(Source data)
§ §
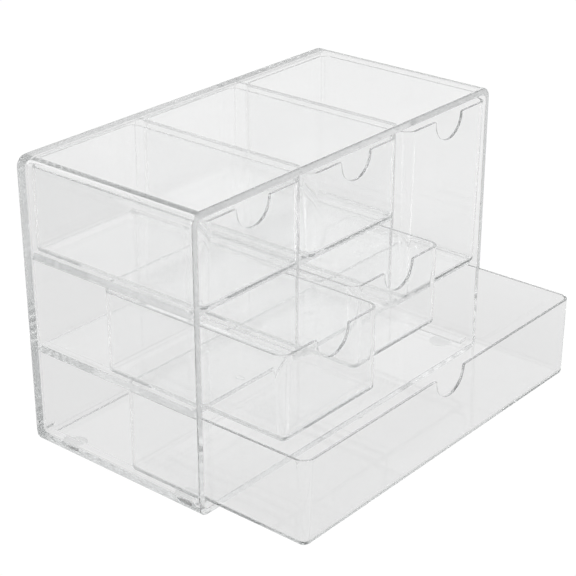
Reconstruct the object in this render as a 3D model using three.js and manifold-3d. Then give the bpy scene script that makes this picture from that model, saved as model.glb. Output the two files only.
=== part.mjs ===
import * as THREE from 'three';
import { mergeVertices } from 'three/addons/utils/BufferGeometryUtils.js';
import Module from 'manifold-3d';

const wasm = await Module();
wasm.setup();

// A clear desktop organizer: an open-fronted housing with two shelves and two dividers, and six
// drawers that slide out of it on low runners. Lengths are in millimetres. X runs from left to
// right, Y from front to back and Z up. The parts are laid out round the middle of the base's
// underside, and the finished organizer is then moved so that the origin lies on the desk, in
// the middle of all that it covers with its drawers drawn out.

// Housing
const housingWidth = 303.6;
const housingDepth = 150.3;
const housingHeight = 204.4;
const wall = 4.8;                   // sides, back, top and base
const outerRadius = 8.2;            // rounding of the long edges, seen from the front
const backRounding = 3;             // rounding round the back, on the outside
const backFillet = 3.2;             // and on the inside
const rimRounding = 1.2;            // rounding round the open front, on the outside

// Shelves and dividers
const shelfThickness = 2.8;
const dividerThickness = 3;
const bottomCellHeight = 64.4;      // from the base up to the lower shelf
const middleCellHeight = 63.1;      // from the lower shelf up to the upper one
const frontRecess = 6;              // how far shelves, dividers and runners stay behind the front edge
const cornerEase = 0.5;             // how much rounder their back corners are than the fillets they meet
const bondLine = 0.1;               // cement between two bonded pieces
const lapShare = 0.5;               // how deep the upper shelf is slotted for the divider that crosses it

// Runners: low rails along each cell's sides, which the drawers slide on
const runnerWidth = 7.5;
const runnerHeight = 2.4;           // on the shelves
const baseRunnerHeight = 4.2;
const runnerDraft = 0.4;            // how much narrower a runner's top is
const runnerLead = 4;               // ramp at a runner's front end
const runnerLeadDrop = 1.5;         // how far that ramp falls

// Drawers
const drawerWall = 2;
const drawerFloor = 2;
const drawerSideClearance = 2.4;    // to each side of the cell, at the rim
const bottomSideClearance = 0.8;    // the same for the wide drawer
const sidePlay = 1.5;               // how far each drawer lies off the middle of its cell
const rideGap = 0.3;                // from the runners to a drawer's underside
const rimClearance = 1.9;           // over a small drawer's rim, in the lower of the two upper rows
const bottomRimClearance = 0.6;
const tallRimClearance = 3.2;
const homeGap = 1;                  // from a drawer that is pushed home to the back
const homeProud = 1.5;              // how far its front then stands out of the housing's front edge
const drawerSlope = 0.0167;         // moulding draft of the drawers' walls
const rimCornerRadius = 8;
const baseCornerRadius = 5.2;
const drawerEdgeRadius = 2.7;       // rounding round a drawer's underside
const drawerFilletRadius = 2.2;     // fillet round its floor
const notchRadius = 14.8;           // finger notch
const notchShoulderRadius = 1.6;
const gateRadius = 3;               // moulding gate under a drawer's middle
const gateHeight = 0.5;

// How far each drawer is drawn out of its home position
const closedPull = 0.8;
const bottomPull = 78.4;
const midLeftPull = 61.9;
const midMiddlePull = 36.5;

// Feet
const footRadius = 8;
const footHeight = 0.7;
const footSoftening = 0.3;          // rounding of a foot's lower edge
const footSideInset = 15;
const footFrontInset = 22;
const footBackInset = 26;

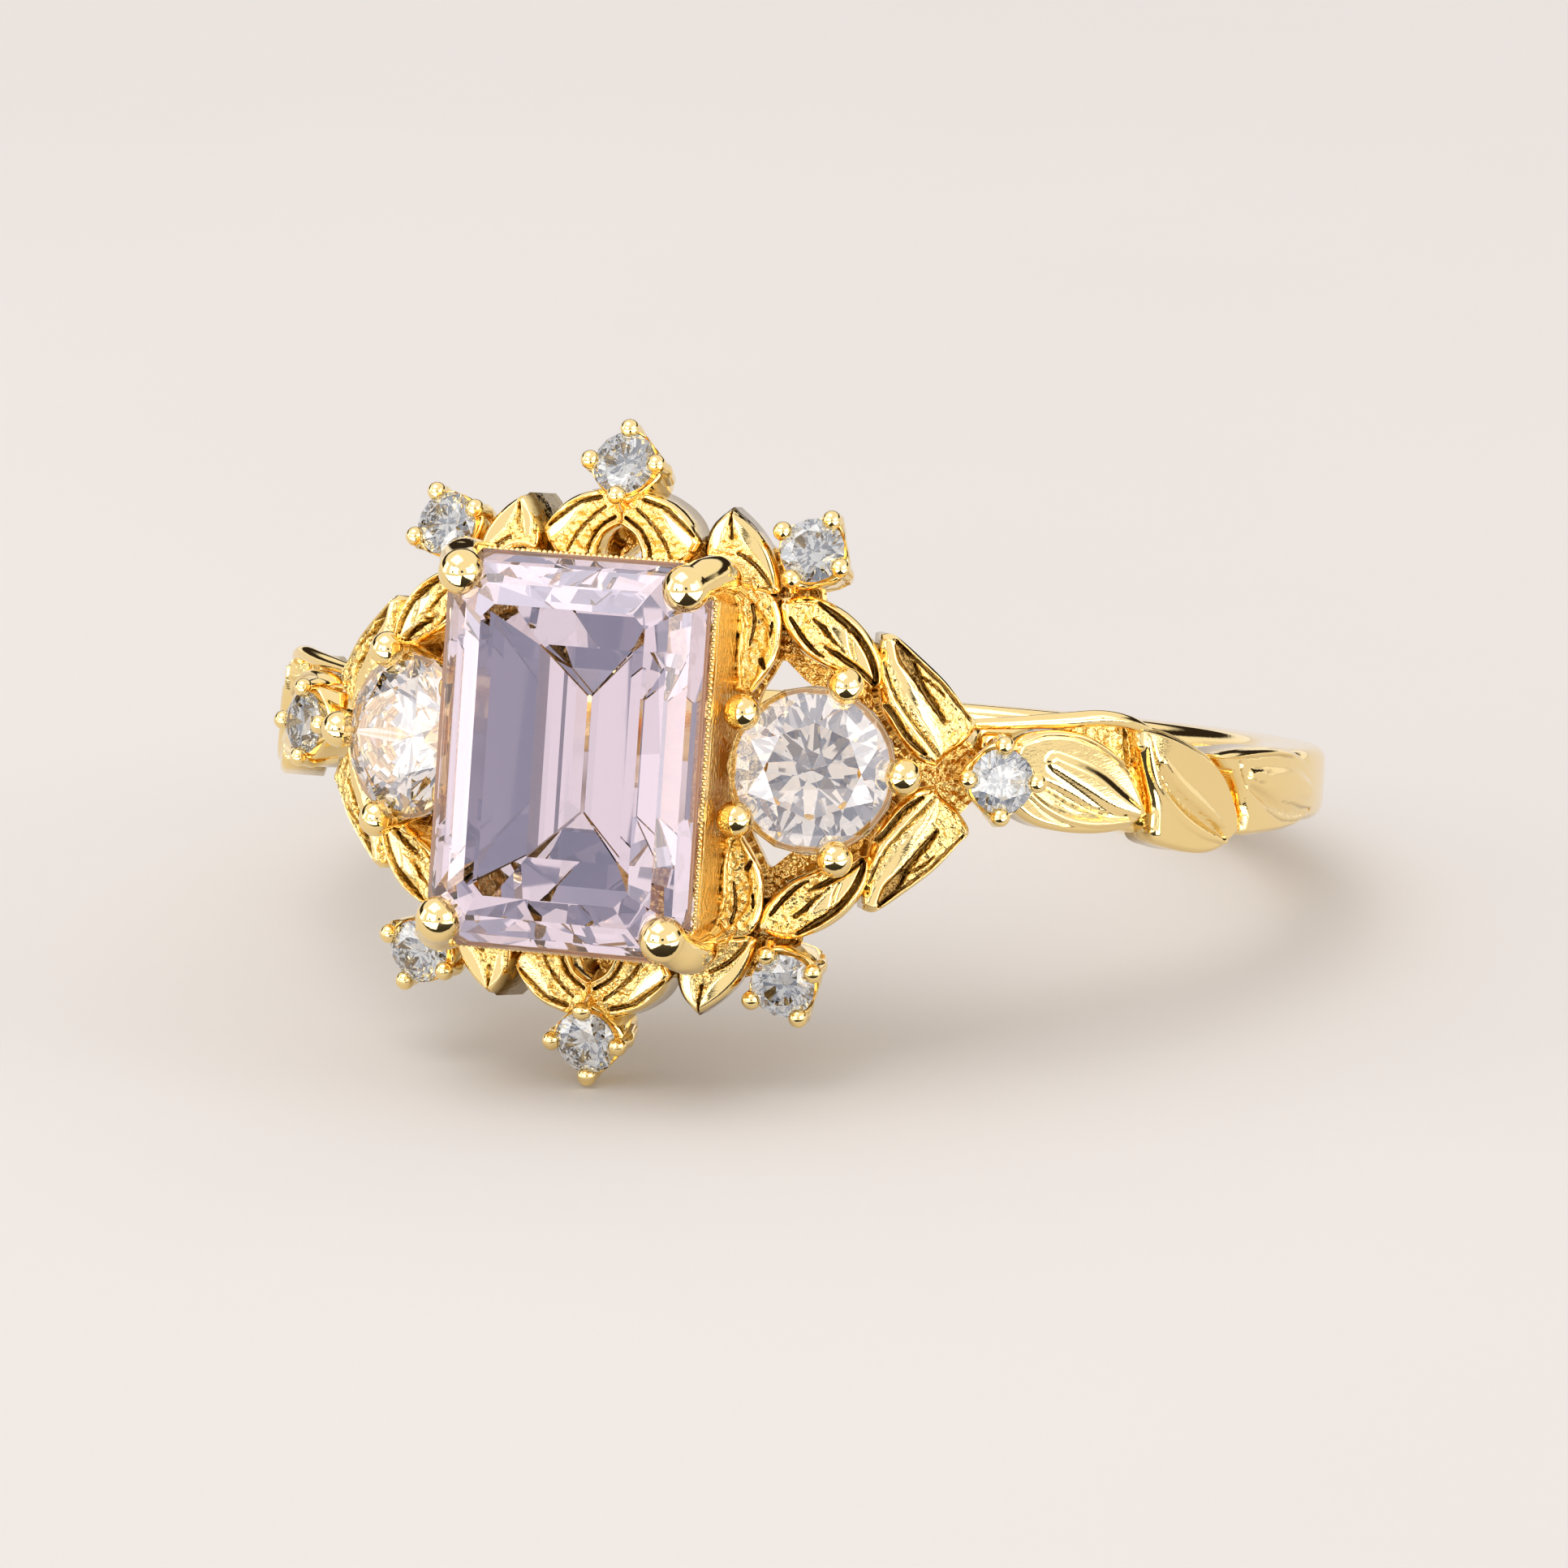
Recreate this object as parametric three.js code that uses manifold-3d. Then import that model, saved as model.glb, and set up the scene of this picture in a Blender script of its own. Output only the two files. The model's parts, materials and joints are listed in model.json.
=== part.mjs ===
// Engagement ring with a leaf halo: an emerald-cut centre stone, two round side stones and eight small
// accents, on a gold head that curves round the finger, with three relief leaves on each shoulder.
// Units are millimetres. The ring is built in its own frame, with the finger axis along Z and the head
// facing -Y, and is then leaned back onto the surface it lies on, which is at Z = 0.
import * as THREE from "three";
import { mergeVertices } from "three/addons/utils/BufferGeometryUtils.js";
import Module from "manifold-3d";

// ---------------------------------------------------------------- driving dimensions
const FINGER_RADIUS = 8.45; // US size 6 1/2
const MAP_RADIUS = 10.0; // the radius on which the leaf outlines are drawn, flat

// Each step of the centre stone is a share of the crown's or pavilion's depth, and the share of the half
// width that is cut away there.
const CENTRE_STONE = {
  width: 5.0,
  length: 7.0,
  corner: 0.62,
  cornerTaper: 0.4,
  leastCorner: 0.04,
  crown: 0.68,
  girdle: 0.1,
  pavilion: 2.9,
  crownSteps: [[1, 0.38], [0.55, 0.168]],
  pavilionSteps: [[0.45, 0.33], [0.8, 0.7], [1, 0.976]],
};
const CENTRE_GIRDLE_RADIUS = 11.62; // from the finger axis to the middle of the girdle
const BRILLIANT = { pavilion: 0.86, crown: 0.3, table: 0.57, girdle: 0.04 }; // shares of the stone's radius
const SIDE_STONE = { diameter: 3.0, sides: 14 };
const SIDE_SEAT = { across: 3.86, radius: 10.54 };
const ACCENT_STONE = { diameter: 1.15, sides: 8 };

// Where each accent sits: along and up the head, its face tilted up and turned to the middle, in degrees.
const ACCENT_SEATS = {
  north: { along: 0, height: 5.16, radius: 9.98, tilt: 20 },
  south: { along: 0, height: -5.16, radius: 9.98, tilt: -20 },
  east: { along: 6.75, height: 0, radius: 10.48, yaw: -6 },
  west: { along: -6.75, height: 0, radius: 10.48, yaw: 6 },
  north_east: { along: 3.5, height: 3.84, radius: 10.2, tilt: 15, yaw: -12, turn: -28 },
  north_west: { along: -3.5, height: 3.84, radius: 10.2, tilt: 15, yaw: 12, turn: 28 },
  south_east: { along: 3.5, height: -3.84, radius: 10.2, tilt: -15, yaw: -12, turn: 28 },
  south_west: { along: -3.5, height: -3.84, radius: 10.2, tilt: -15, yaw: 12, turn: -28 },
};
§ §
THE REQUEST: Lines from the beginning of the data above through the line containing "drawers drawn out." are to be returned exactly, and no others.

FINISHED EXERCISE:
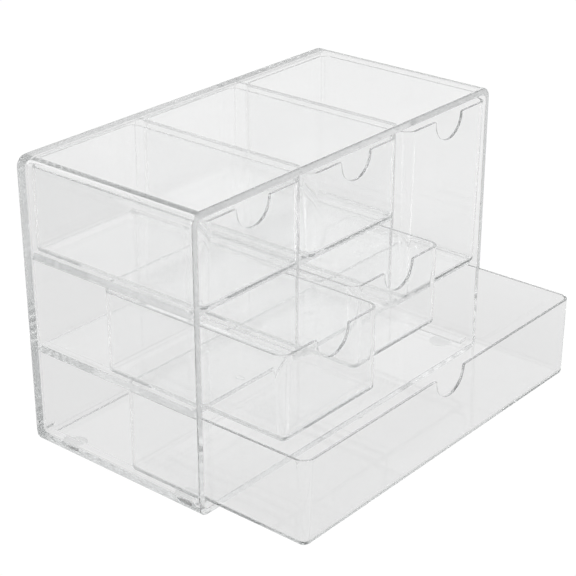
Reconstruct the object in this render as a 3D model using three.js and manifold-3d. Then give the bpy scene script that makes this picture from that model, saved as model.glb. Output the two files only.
=== part.mjs ===
import * as THREE from 'three';
import { mergeVertices } from 'three/addons/utils/BufferGeometryUtils.js';
import Module from 'manifold-3d';

const wasm = await Module();
wasm.setup();

// A clear desktop organizer: an open-fronted housing with two shelves and two dividers, and six
// drawers that slide out of it on low runners. Lengths are in millimetres. X runs from left to
// right, Y from front to back and Z up. The parts are laid out round the middle of the base's
// underside, and the finished organizer is then moved so that the origin lies on the desk, in
// the middle of all that it covers with its drawers drawn out.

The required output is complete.